Every time the film gets into trouble, however, the actors save it. Pitt is superb, digging in, refusing to soften any of Wardaddy’s more gruesome and obscene edges. Lerman once again shows he’s one of the more soulful, internally complex young actors working today. As for the remainder of the tank’s unit, Michael Peña, Jon Bernthal and Shia LaBeouf are all terrific, the latter especially so, inhabiting his role as the team’s pious turret gunner so completely he disappears inside the character. Recent bouts of crazy notwithstanding, it’s not going to extremes to say LaBeouf is downright Oscar-worthy, giving such a full-bodied, all-or-nothing performance it’s hard to believe this is the same actor who achieved his fame on the Disney Channel over a decade ago.

Fury has issues, and I’m still not entirely certain what to make of the final moments, the director asking questions and bringing up new themes that heretofore hadn’t been introduced (or, if they were, I admit to not noticing them).
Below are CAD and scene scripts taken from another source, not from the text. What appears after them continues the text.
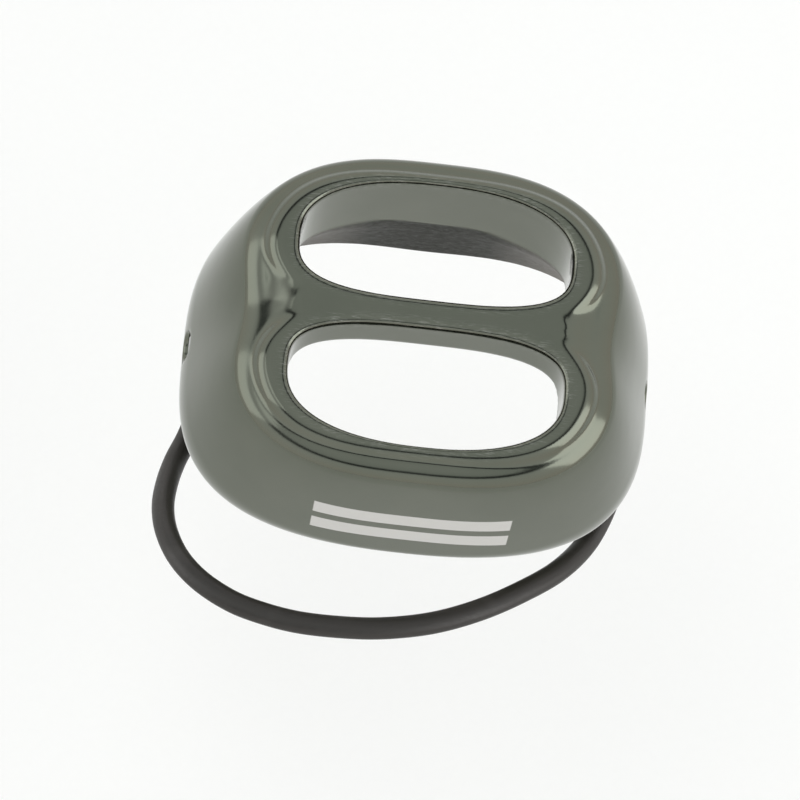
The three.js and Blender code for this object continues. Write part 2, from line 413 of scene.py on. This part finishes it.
def roundedBy(width, height, depth):
    left = np.clip(1 - depth / height, 0, 1)
    return width * (1 - np.sqrt(1 - left**2))


def pinchedRadius(angle, kind):
    halfX = forging["slotHalfLength"] + forging[kind + "LengthWidth"]
    halfY = slotFarEdge + forging[kind + "DepthWidth"]
    radius = ovalRadius(angle, halfX, halfY, forging[kind + "Squareness"])
    fromBar = radius * np.sin(angle) / forging[kind + "PinchReach"]
    return radius * (1 - forging[kind + "PinchDepth"] * np.exp(-(fromBar**2)))


def baseOutline(angle):
    return ovalRadius(angle, forging["baseHalfLength"], forging["baseHalfDepth"], forging["baseSquareness"])


def skirtRadius(angle, z):
    shoulder = pinchedRadius(angle, "shoulder")
    drop = np.clip((forging["height"] - z) / forging["height"], 1e-4, None)
    flared = shoulder + (baseOutline(angle) - shoulder) * drop ** forging["flareShape"]
    turnHeight = forging["baseEdgeHeight"] + forging["baseEndRise"] * np.cos(angle) ** 2
    return flared - roundedBy(forging["baseEdgeInset"], turnHeight, z)


def beadRadiusAt(angle, z):
    return pinchedRadius(angle, "bead")


def cavityCeiling(x, y):
    ends = 1 - forging["bandEndLoss"] * np.clip((x / forging["slotHalfLength"]) ** 2, 0, 1)
    band = smoothStep(np.abs(y), forging["bandStart"], forging["bandEnd"])
    return cavityTop - forging["bandDrop"] * band * ends


def cavityRadius(angle, z, ceiling):
    share = np.clip((ceiling - z) / ceiling, 0, 1.2)
    top = ovalRadius(angle, forging["slotHalfLength"], slotFarEdge, forging["slotOuterSquareness"])
    base = baseOutline(angle) - forging["skirtWall"]
    return top + (base - top) * share ** forging["cavityShape"]


def radialDistance(x, y, z, radiusAt):
    # Distance to a surface given by its radius at each angle and height
    angle = np.arctan2(y, x)
    reach = np.hypot(x, y)
    turn, rise = 0.01, 0.05
    radius = radiusAt(angle, z)
    aroundSlope = (radiusAt(angle + turn, z) - radius) / turn / radius
    upSlope = (radiusAt(angle, z + rise) - radius) / rise
    return (reach - radius) / np.sqrt(1 + aroundSlope**2 + upSlope**2)


def blankDistance(x, y, z):
    skirt = roundMax(radialDistance(x, y, z, skirtRadius), z - shoulderTop, forging["shoulderRadius"])
    bead = roundMax(radialDistance(x, y, z, beadRadiusAt), z - forging["height"], forging["beadRadius"])
    waist = np.exp(-((y / forging["waistReach"]) ** 2))
    fillet = forging["beadFillet"] + (forging["waistFillet"] - forging["beadFillet"]) * waist
    blank = roundMin(skirt, bead, fillet)
    level = np.maximum(blank, z - forging["height"])  # the fillet doesn't rise above the crest
    return roundMax(level, -z, forging["baseRounding"])


def cavityDistance(x, y, z):
    ceiling = cavityCeiling(x, y)
    side = radialDistance(x, y, z, lambda angle, height: cavityRadius(angle, height, ceiling))
    return roundMax(side, z - ceiling, forging["cavityRounding"])


def slotDistance(x, y):
    across = np.abs(y) - slotWidest
    half = forging["slotHalfLength"]
    outer = ovalDistance(x, across, half, forging["slotOuterBulge"], forging["slotOuterSquareness"])
    inner = ovalDistance(x, across, half, forging["slotInnerReach"], forging["slotInnerSquareness"])
    return np.where(across > 0, outer, inner)


def lugDistance(x, y, z):
    inner = boreInner - hinge["lugWall"]
    depth = np.abs(y) - hinge["slotHalfDepth"] - hinge["lugWall"]
    top = z - hinge["pivotHeight"] - boreRadius - hinge["lugWall"]
    sides = roundMax(inner - np.abs(x), depth, hinge["lugRounding"])
    return roundMax(sides, top, hinge["lugRounding"])


def boreDistance(x, y, z):
    return np.maximum(np.hypot(y, z - hinge["pivotHeight"]) - boreRadius, boreInner - np.abs(x))


def swingSlotDistance(x, y, z):
    roof = hinge["pivotHeight"] + boreRadius * hinge["slotCrown"]
    fall = (roof - hinge["slotEndHeight"]) / (hinge["slotHalfDepth"] - boreRadius)
    ceiling = roof - fall * np.clip(np.abs(y) - boreRadius, 0, None)
    under = (z - ceiling) / math.hypot(1, fall)
    sides = np.abs(np.abs(x) - hinge["pivotReach"]) - hinge["slotHalfWidth"]
    return np.maximum(np.maximum(under, sides), np.abs(y) - hinge["slotHalfDepth"])


def bodyDistance(x, y, z):
    shell = roundMin(-cavityDistance(x, y, z), lugDistance(x, y, z), hinge["lugFillet"])
    solid = roundMax(shell, blankDistance(x, y, z), forging["wallRounding"])
    high = smoothStep(z, cavityTop, cavityTop + forging["crestBlend"])
    nearBar = 1 - smoothStep(np.abs(y), forging["barBlendStart"], forging["barBlendEnd"])
    growth = forging["slotEdgeRadius"] - forging["lowEdgeRadius"]
    edge = forging["lowEdgeRadius"] + growth * np.clip(high + nearBar, 0, 1)
    solid = roundMax(solid, -slotDistance(x, y), edge)
    solid = roundMax(solid, -boreDistance(x, y, z), hinge["boreRounding"])
    return roundMax(solid, -swingSlotDistance(x, y, z), hinge["slotRounding"])


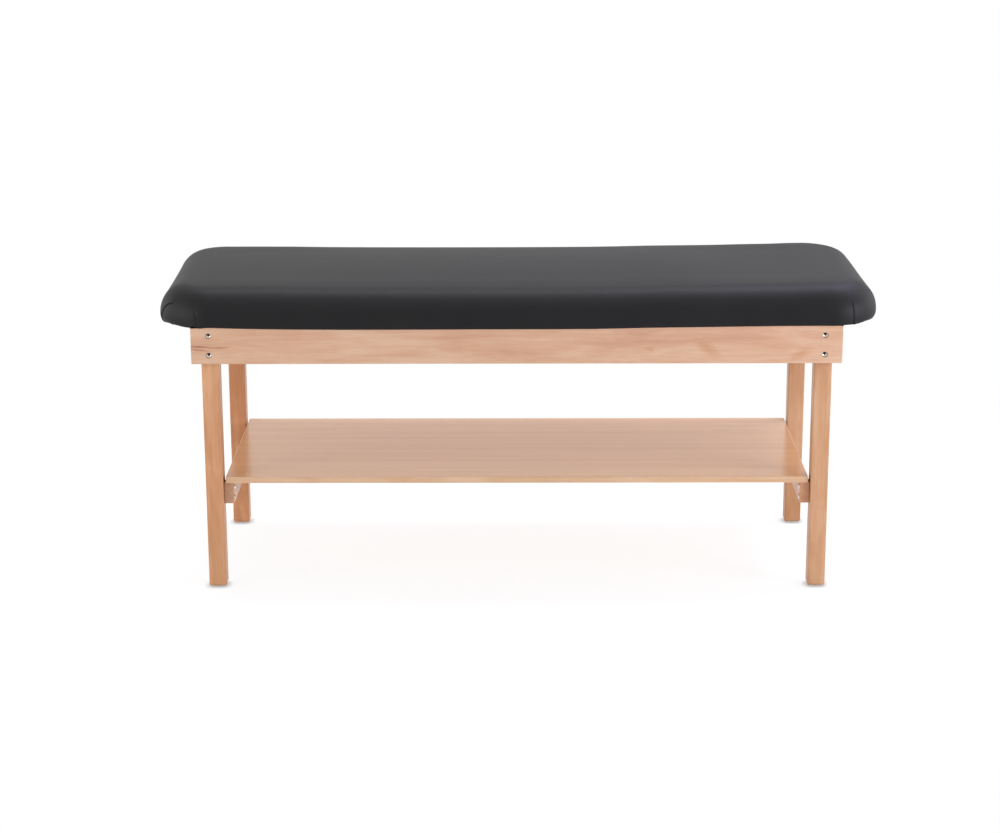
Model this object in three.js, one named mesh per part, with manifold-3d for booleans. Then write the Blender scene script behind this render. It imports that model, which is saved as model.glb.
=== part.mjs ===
// Examination table: an upholstered top on a bolted beech frame, with a storage shelf below.
// Millimetres. +X runs along the table to the right, +Y to the back and +Z up.
// The origin is on the floor, under the middle of the table.

import * as THREE from 'three';
import { mergeVertices } from 'three/addons/utils/BufferGeometryUtils.js';
import Module from 'manifold-3d';

const wasm = await Module();
wasm.setup();

// Driving dimensions of the table
const pad_length = 1832;
const pad_end_overhang = 93;
const pad_side_overhang = 6;
const frame_width = 634;
const frame_top = 701;
const shelf_top = 297;

// Boards of the frame
const apron_height = 97;
const apron_thickness = 22;
const leg_side = 45;
const stretcher_height = 57;
const stretcher_thickness = 25;
const stretcher_setback = 15;
const slat_width = 70;
const slat_thickness = 22;
const slat_spacing = 500;
const board_edge = 1.5;

// Joints cut in the long aprons
const rabbet_depth = 11;
const housing_depth = 8;

// Shelf
const shelf_thickness = 16;
const shelf_band_thickness = 2;
const shelf_setback = 7;
const shelf_end_play = 6;

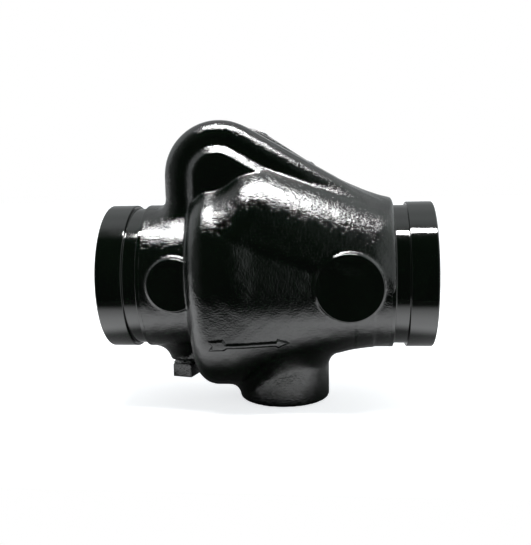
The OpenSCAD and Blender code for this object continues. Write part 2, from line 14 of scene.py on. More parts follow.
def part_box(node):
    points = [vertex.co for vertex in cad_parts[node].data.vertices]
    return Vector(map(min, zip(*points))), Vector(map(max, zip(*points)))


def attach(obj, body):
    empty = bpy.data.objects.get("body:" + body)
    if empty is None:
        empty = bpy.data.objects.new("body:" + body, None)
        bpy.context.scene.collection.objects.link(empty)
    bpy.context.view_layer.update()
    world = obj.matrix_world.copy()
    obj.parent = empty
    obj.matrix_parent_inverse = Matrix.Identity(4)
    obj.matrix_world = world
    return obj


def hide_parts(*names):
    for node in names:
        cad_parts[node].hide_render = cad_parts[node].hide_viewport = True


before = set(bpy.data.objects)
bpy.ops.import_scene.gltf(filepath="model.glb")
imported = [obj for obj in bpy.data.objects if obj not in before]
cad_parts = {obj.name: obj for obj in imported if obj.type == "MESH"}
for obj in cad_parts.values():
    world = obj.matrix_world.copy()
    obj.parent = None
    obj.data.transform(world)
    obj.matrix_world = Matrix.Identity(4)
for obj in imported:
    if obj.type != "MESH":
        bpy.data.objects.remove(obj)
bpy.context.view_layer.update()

# Body: one sand casting in iron, with the bowl, the dome, the hood, the bosses and the water way in it.
# Every corner has a cast fillet, and the skin is slightly wavy under gloss black enamel.
mm = 0.001
end_to_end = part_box("body")[1].x / mm
mid_x = end_to_end / 2
neck_r, waist_r, bore_r = 44.45, 44.7, 38.0
lip_w, groove_w, groove_r = 15.9, 8.0, 42.45
bowl_x, bowl_r, bowl_rise = 54.0, 56.5, 4.0
sump_r, sump_drop, rim_round, wall, fall_lead = 50.0, 19.0, 13.0, 7.0, 0.4
cavity_x = 66.0
taper_x, taper_end, taper_r = 82.0, 161.1, 56.1
dome_r, dome_wall, dome_tilt = 49.3, 4.5, math.radians(19.6)
dome_rise, dome_round, dome_back, dome_far, far_round = 20.5, 27.0, 38.0, 181.0, 20.0
dome_end_from, dome_end_len = 145.0, 20.0
hood_x, hood_z, hood_r, hood_tilt = 70.6, 62.0, 33.1, math.radians(30)
hood_half, hood_round, band_w, band_y, panel_bevel = 28.0, 10.0, 14.8, 24.0, 4.7
hood_low, hood_reach, hood_wall, pocket_shift, cheek_half = 25.0, 96.0, 6.7, 1.4, 19.0
inlet_pad_x, inlet_pad_z, inlet_pad_r, inlet_pad_y = 46.5, 0.5, 15.7, 46.0
outlet_pad_x, outlet_pad_z, outlet_pad_r, outlet_pad_y = 147.8, -1.0, 19.6, 49.8
drain_x, drain_r, drain_low, boss_round = 107.0, 28.2, -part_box("body")[0].z / mm, 2.0
drain_bore_r, drain_tap_r, drain_tap_len = 17.05, 19.05, 20.0
plug_x, plug_boss_r, plug_boss_low, plug_flare = 43.6, 9.6, 53.6, 5.0
access_x, access_z, access_len, access_tilt = 75.0, 60.0, 70.0, math.radians(33)
access_r, access_wall, flange_w, flange_t = 20.0, 7.0, 14.0, 12.0
flange_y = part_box("cover_gasket")[0].y / mm
pin_low, pin_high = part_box("hinge_pin")
hinge_x, hinge_z = (pin_low.x + pin_high.x) / 2 / mm, (pin_low.z + pin_high.z) / 2 / mm
lug_r, lug_face, lug_end, boss_face = 9.5, 17.0, 25.0, 16.0
blend_x, blend_len, neck_lap, pad_inset = 72.0, 24.0, 8.0, 0.3
panel_edge, panel_foot, foot_fillet, pad_fillet = 0.5, 0.5, 7.0, 2.2
bowl_fillet, crest_fillet, dome_fillet, dome_edge, dome_end_edge = 2.2, 0.8, 5.0, 4.0, 9.0
drain_fillet, plug_fillet, flange_fillet = 7.0, 9.0, 4.0
crest_z, crest_len_z, crest_x, crest_len_x = 40.0, 10.0, 110.0, 15.0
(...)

But the movie is just so well made, so dynamically acted, so impossible to take one’s eyes off of for the entire length of its running time, these problems don’t feel as urgent or as damning as they otherwise would have in lesser hands. Ayer hasn’t made a great WWII film, but aspects of it certainly are; and even with a handful of misgivings this is one ride onto the battlefield I can’t wait to sit shotgun on for a second time relatively soon.